## DATA LISTING
((

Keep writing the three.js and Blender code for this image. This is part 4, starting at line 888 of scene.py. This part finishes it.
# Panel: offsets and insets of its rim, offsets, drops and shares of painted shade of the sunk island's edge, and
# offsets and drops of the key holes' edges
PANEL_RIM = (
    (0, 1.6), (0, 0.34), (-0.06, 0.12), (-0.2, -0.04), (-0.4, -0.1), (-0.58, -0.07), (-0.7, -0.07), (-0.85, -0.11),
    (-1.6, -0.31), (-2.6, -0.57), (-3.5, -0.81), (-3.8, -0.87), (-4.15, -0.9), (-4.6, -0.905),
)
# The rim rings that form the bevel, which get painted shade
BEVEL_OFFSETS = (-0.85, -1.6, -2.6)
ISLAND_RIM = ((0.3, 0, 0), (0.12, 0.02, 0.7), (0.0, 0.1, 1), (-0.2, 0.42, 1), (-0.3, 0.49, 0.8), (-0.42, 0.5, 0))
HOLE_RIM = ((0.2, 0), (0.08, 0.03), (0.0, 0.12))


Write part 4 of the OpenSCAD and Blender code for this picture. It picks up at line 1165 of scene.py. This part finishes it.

))

## PROBLEM STATEMENT
Output the lines above verbatim and in full.

## SOLUTION FOR THIS PROBLEM
Keep writing the three.js and Blender code for this image. This is part 4, starting at line 888 of scene.py. This part finishes it.
# Panel: offsets and insets of its rim, offsets, drops and shares of painted shade of the sunk island's edge, and
# offsets and drops of the key holes' edges
PANEL_RIM = (
    (0, 1.6), (0, 0.34), (-0.06, 0.12), (-0.2, -0.04), (-0.4, -0.1), (-0.58, -0.07), (-0.7, -0.07), (-0.85, -0.11),
    (-1.6, -0.31), (-2.6, -0.57), (-3.5, -0.81), (-3.8, -0.87), (-4.15, -0.9), (-4.6, -0.905),
)
# The rim rings that form the bevel, which get painted shade
BEVEL_OFFSETS = (-0.85, -1.6, -2.6)
ISLAND_RIM = ((0.3, 0, 0), (0.12, 0.02, 0.7), (0.0, 0.1, 1), (-0.2, 0.42, 1), (-0.3, 0.49, 0.8), (-0.42, 0.5, 0))
HOLE_RIM = ((0.2, 0), (0.08, 0.03), (0.0, 0.12))


Write part 4 of the OpenSCAD and Blender code for this picture. It picks up at line 1165 of scene.py. This part finishes it.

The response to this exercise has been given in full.